I mumbled, “uh.. to the inner sanctum of the temple to pray,” in hindi, very unconvincingly. I felt like I was committing a crime, under the sheer weight of scrutiny and suspicion in his eyes. It suddenly felt like the most important moment in my life, or the football game, whichever one it was. Everything stood still in the moment. The world stopped revolving around it’s axis, it stopped to watch. The little drama unfolded, I am sure there was a huge invisible crowd watching somewhere, but on the field, the player never gives a seconds thought to that. Regaining some of my footing and wits, I added, “to drop this orange there as an offering and ask for blessings.” I couldn’t really see more than the outline of a man, it was too dark to make out and he did seem to have walked right out of the shadows.
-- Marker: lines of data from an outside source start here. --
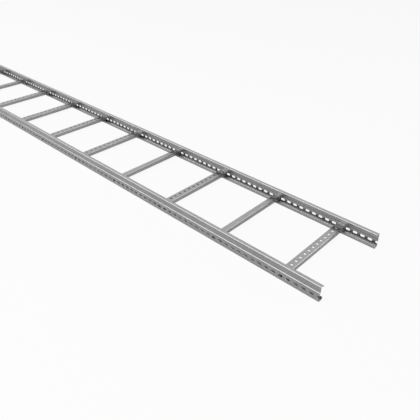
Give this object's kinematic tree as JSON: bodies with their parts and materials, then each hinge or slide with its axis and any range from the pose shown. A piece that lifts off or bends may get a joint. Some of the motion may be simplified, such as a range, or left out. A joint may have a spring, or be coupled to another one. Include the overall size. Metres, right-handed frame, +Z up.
{
  "type": "cable ladder section",
  "caption": "Straight cable ladder section: two slotted side rails of bent sheet steel joined by channel rungs, some with a row of holes.",
  "frame": {"origin": "middle of the underside, on the floor, midway between the ends and between the side rails", "axes": "+X along the ladder, +Y across it towards the left side rail, +Z up"},
  "size_m": [3, 0.322, 0.052],
  "materials": {
    "rail_steel": "galvanised, satin",
    "rung_steel": "galvanised, satin"
  },
  "bodies": {
    "root": {"side_rail_right": "rail_steel", "side_rail_left": "rail_steel", "rung_01": "rung_steel", "rung_02": "rung_steel", "rung_03": "rung_steel", "rung_04": "rung_steel", "rung_05": "rung_steel", "rung_06": "rung_steel", "rung_07": "rung_steel", "rung_08": "rung_steel", "rung_09": "rung_steel", "rung_10": "rung_steel", "rung_11": "rung_steel", "rung_12": "rung_steel"}
  },
  "joints": []
}
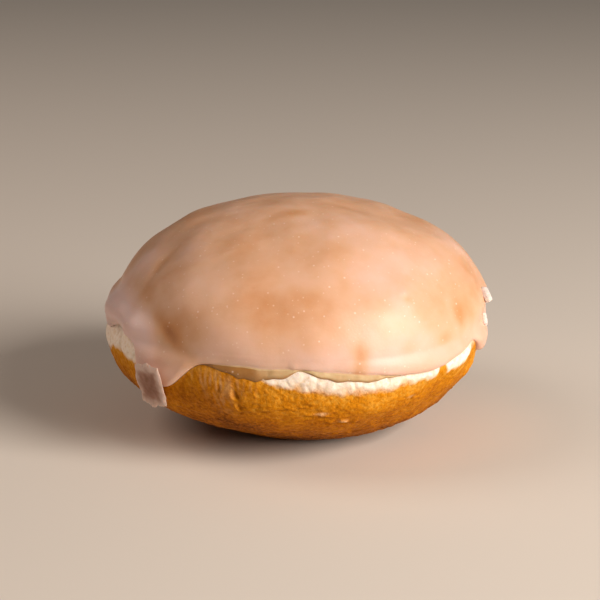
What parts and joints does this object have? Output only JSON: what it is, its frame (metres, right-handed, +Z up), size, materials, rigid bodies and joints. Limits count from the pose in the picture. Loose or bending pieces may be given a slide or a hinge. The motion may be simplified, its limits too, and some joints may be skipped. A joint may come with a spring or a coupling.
{
  "type": "iced doughnut without a hole",
  "caption": "Round fried yeast doughnut without a hole, its upper half dipped in a thin coat of sugar icing with one long run down the side; stands on its flat foot.",
  "frame": {"origin": "centre of the flat foot under the dough, on the surface that the doughnut rests on", "axes": "+Z up through the crown of the icing; -Y towards the side with the most even icing edge; the long icing run is at -X -Y"},
  "size_m": [0.0871, 0.0867, 0.0514],
  "materials": {
    "fried_dough": "golden-brown fried crust, mottled and finely pored, with a pale ring of dough under the icing",
    "sugar_icing": "set sugar icing, satin, a little see-through, pale and thick along its edge",
    "dry_icing": "dry broken sugar icing, pale and slightly rough"
  },
  "bodies": {
    "root": {"dough": "fried_dough", "icing": "sugar_icing", "icing_flake": "dry_icing", "icing_chip": "dry_icing", "icing_crumb": "dry_icing"}
  },
  "joints": []
}
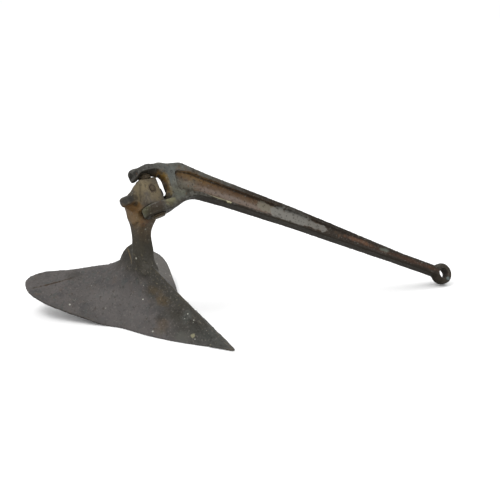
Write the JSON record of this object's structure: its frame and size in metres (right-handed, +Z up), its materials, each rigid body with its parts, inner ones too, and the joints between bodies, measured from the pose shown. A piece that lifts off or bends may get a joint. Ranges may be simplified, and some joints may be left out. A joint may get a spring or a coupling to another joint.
{
  "type": "boat anchor",
  "caption": "Hinged plough anchor for a small boat: a curved ploughshare, and a forked shank that swings side to side on the share's horn and ends in a shackle eye.",
  "frame": {"origin": "bottom centre of the whole anchor's box, with the share level on the ground and the shank resting on its eye", "axes": "+X forward along the share towards its point, +Y to port, +Z up"},
  "size_m": [0.2712, 0.3526, 0.147],
  "materials": {
    "bronze_plate": "dark brown-grey patina, matt",
    "bronze_horn": "olive-brown patina with rubbed tan patches",
    "bronze_shank": "dark patina, satin on the rubbed rims",
    "bronze_pin": "dull brown patina",
    "ballast": "rough dull grey filling"
  },
  "bodies": {
    "share": {"horn": "bronze_horn", "port_mouldboard": "bronze_plate", "starboard_mouldboard": "bronze_plate", "toe_ballast": "ballast", "hinge_pin": "bronze_pin", "cross_rivet": "bronze_pin", "thrust_washer": "bronze_pin", "pin_rove": "bronze_pin"},
    "shank": {"shank": "bronze_shank"}
  },
  "joints": [
    {"name": "shank_swing", "type": "hinge", "parent": "share", "child": "shank", "pos_m": [-0.02397, -0.09802, 0.1186], "axis": [-0.515, 0, 0.8572], "range_deg": [-162.4, 13.6]}
  ]
}
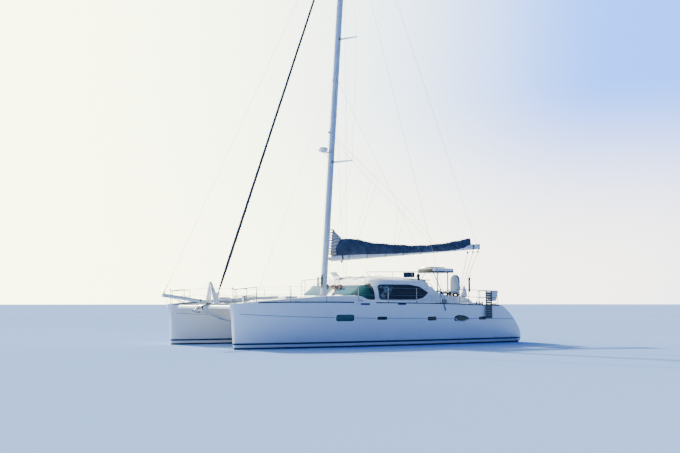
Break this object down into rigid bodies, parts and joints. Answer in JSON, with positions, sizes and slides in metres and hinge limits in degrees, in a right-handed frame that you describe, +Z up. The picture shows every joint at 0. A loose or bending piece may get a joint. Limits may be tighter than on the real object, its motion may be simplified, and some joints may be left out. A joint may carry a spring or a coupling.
{
  "type": "sailing catamaran",
  "caption": "Cruising sailing catamaran with two hulls, a coachroof, a raked mast, a boom with its sail stowed, a furled headsail and a bowsprit, afloat at its waterline.",
  "frame": {"origin": "on the centreline at the waterline, amidships", "axes": "+X towards the bow, +Y to port, +Z up"},
  "size_m": [16.3505, 7.776, 23.6],
  "materials": {
    "gelcoat": "glossy white gelcoat over fibreglass",
    "antifoul": "dark matt antifouling paint",
    "steel": "polished stainless steel",
    "alloy": "white-coated aluminium",
    "bronze": "weathered bronze",
    "navy": "navy acrylic canvas",
    "sailcloth": "weathered white sailcloth",
    "glass": "dark tinted glazing",
    "net": "white knotted polyester net",
    "dark": "dark composite",
    "wood": "varnished teak",
    "seat": "pale vinyl upholstery"
  },
  "bodies": {
    "root": {"anchor": "steel", "bowsprit": "alloy", "bridge_deck": "gelcoat", "cap_shroud_port": "steel", "cap_shroud_starboard": "steel", "coachroof": "gelcoat", "coaming_port": "gelcoat", "coaming_starboard": "gelcoat", "cockpit_bench": "gelcoat", "cockpit_table": "wood", "crossbeam": "alloy", "drive_leg_port": "antifoul", "drive_leg_starboard": "antifoul", "engine_port": "dark", "engine_starboard": "dark", "furled_headsail": "navy", "furler_drum": "dark", "helm_console": "gelcoat", "helm_roof": "gelcoat", "helm_seat": "seat", "hull_port": "gelcoat", "hull_starboard": "gelcoat", "inner_forestay": "steel", "keel_port": "antifoul", "keel_starboard": "antifoul", "lower_shroud_port": "steel", "lower_shroud_starboard": "steel", "mast": "alloy", "mast_guard_port": "steel", "mast_guard_starboard": "steel", "nacelle": "gelcoat", "outer_forestay": "steel", "radome": "gelcoat", "rail_port": "steel", "rail_starboard": "steel", "roof_rail": "steel", "saloon_settee": "seat", "striker": "gelcoat", "trampoline_port": "net", "trampoline_starboard": "net", "windlass": "steel", "window_aft_port": "glass", "window_aft_starboard": "glass", "window_front_port": "glass", "window_front_starboard": "glass"},
    "boom": {"boom": "alloy", "mainsail_cover": "navy", "mainsail_luff": "sailcloth"},
    "wheel": {"steering_wheel": "steel"},
    "door": {"saloon_door": "glass"},
    "roof_hatch": {"roof_hatch_lid": "glass"},
    "rudder_port": {"rudder_port": "antifoul"},
    "propeller_port": {"propeller_port": "bronze"},
    "forepeak_lid_port": {"forepeak_lid_port": "gelcoat"},
    "engine_lid_port": {"engine_lid_port": "gelcoat"},
    "rudder_starboard": {"rudder_starboard": "antifoul"},
    "propeller_starboard": {"propeller_starboard": "bronze"},
    "forepeak_lid_starboard": {"forepeak_lid_starboard": "gelcoat"},
    "engine_lid_starboard": {"engine_lid_starboard": "gelcoat"}
  },
  "joints": [
    {"name": "boom_swing", "type": "hinge", "parent": "root", "child": "boom", "pos_m": [1.04, 0, 3.74], "axis": [-0.0671, 0, 0.9977], "range_deg": [-28, 46]},
    {"name": "wheel_turn", "type": "hinge", "parent": "root", "child": "wheel", "pos_m": [-3.53, 1.3, 2.33], "axis": [1, 0, 0], "range_deg": [-450, 450]},
    {"name": "door_slide", "type": "slide", "parent": "root", "child": "door", "axis": [0, 1, 0], "range_m": [0, 0.95]},
    {"name": "roof_hatch_hinge", "type": "hinge", "parent": "root", "child": "roof_hatch", "pos_m": [-0.05, -1.025, 2.98], "axis": [0, 1, 0], "range_deg": [-130, 0]},
    {"name": "rudder_port_turn", "type": "hinge", "parent": "root", "child": "rudder_port", "pos_m": [-6.15, 2.8, -0.6], "axis": [0, 0, 1], "range_deg": [-35, 35]},
    {"name": "propeller_port_spin", "type": "hinge", "parent": "root", "child": "propeller_port", "pos_m": [-4.05, 2.8, -0.82], "axis": [1, 0, 0], "continuous": true},
    {"name": "rudder_starboard_turn", "type": "hinge", "parent": "root", "child": "rudder_starboard", "pos_m": [-6.15, -2.8, -0.6], "axis": [0, 0, 1], "range_deg": [-35, 35]},
    {"name": "propeller_starboard_spin", "type": "hinge", "parent": "root", "child": "propeller_starboard", "pos_m": [-4.05, -2.8, -0.82], "axis": [1, 0, 0], "continuous": true},
    {"name": "forepeak_lid_port_hinge", "type": "hinge", "parent": "root", "child": "forepeak_lid_port", "pos_m": [5.19, 2.8, 2], "axis": [0, 1, 0], "range_deg": [0, 100]},
    {"name": "engine_lid_port_hinge", "type": "hinge", "parent": "root", "child": "engine_lid_port", "pos_m": [-4.16, 2.97, 1.79], "axis": [0, 1, 0], "range_deg": [0, 95]},
    {"name": "forepeak_lid_starboard_hinge", "type": "hinge", "parent": "root", "child": "forepeak_lid_starboard", "pos_m": [5.19, -2.8, 2], "axis": [0, 1, 0], "range_deg": [0, 100]},
    {"name": "engine_lid_starboard_hinge", "type": "hinge", "parent": "root", "child": "engine_lid_starboard", "pos_m": [-4.16, -2.97, 1.79], "axis": [0, 1, 0], "range_deg": [0, 95]}
  ],
  "couplings": [
    {"joint": "rudder_starboard_turn", "follows": "rudder_port_turn", "ratio": 1},
    {"joint": "wheel_turn", "follows": "rudder_port_turn", "ratio": 12.85}
  ]
}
He stood there, just watching. The atmosphere was eerie, tense with fright. Now, like a cat with all her hair standing up, I rushed ahead to the doors instead of the staircase, deposited the orange, bowed my head in reverence to the curtains, which I supposed guarded the idol of the god I was asking blessings from. And then I walked out, feeling hot, sheer heat radiating, from my face down. I could feel the eyes of the man burning into my back. Perhaps that’s the reason I have Eczema on my back right now. My walk turned into a run, as I shot down the creaking stairs, fleeting from view. “Good god!” I exclaimed as I walked back into the noise and chaos, the mad frenzy of people filled me with relief. I felt it gushing back into me like water in a basin after the dam is lifted for the first time. And I realized I had found a place more soothing to senses, in the madness and disruption.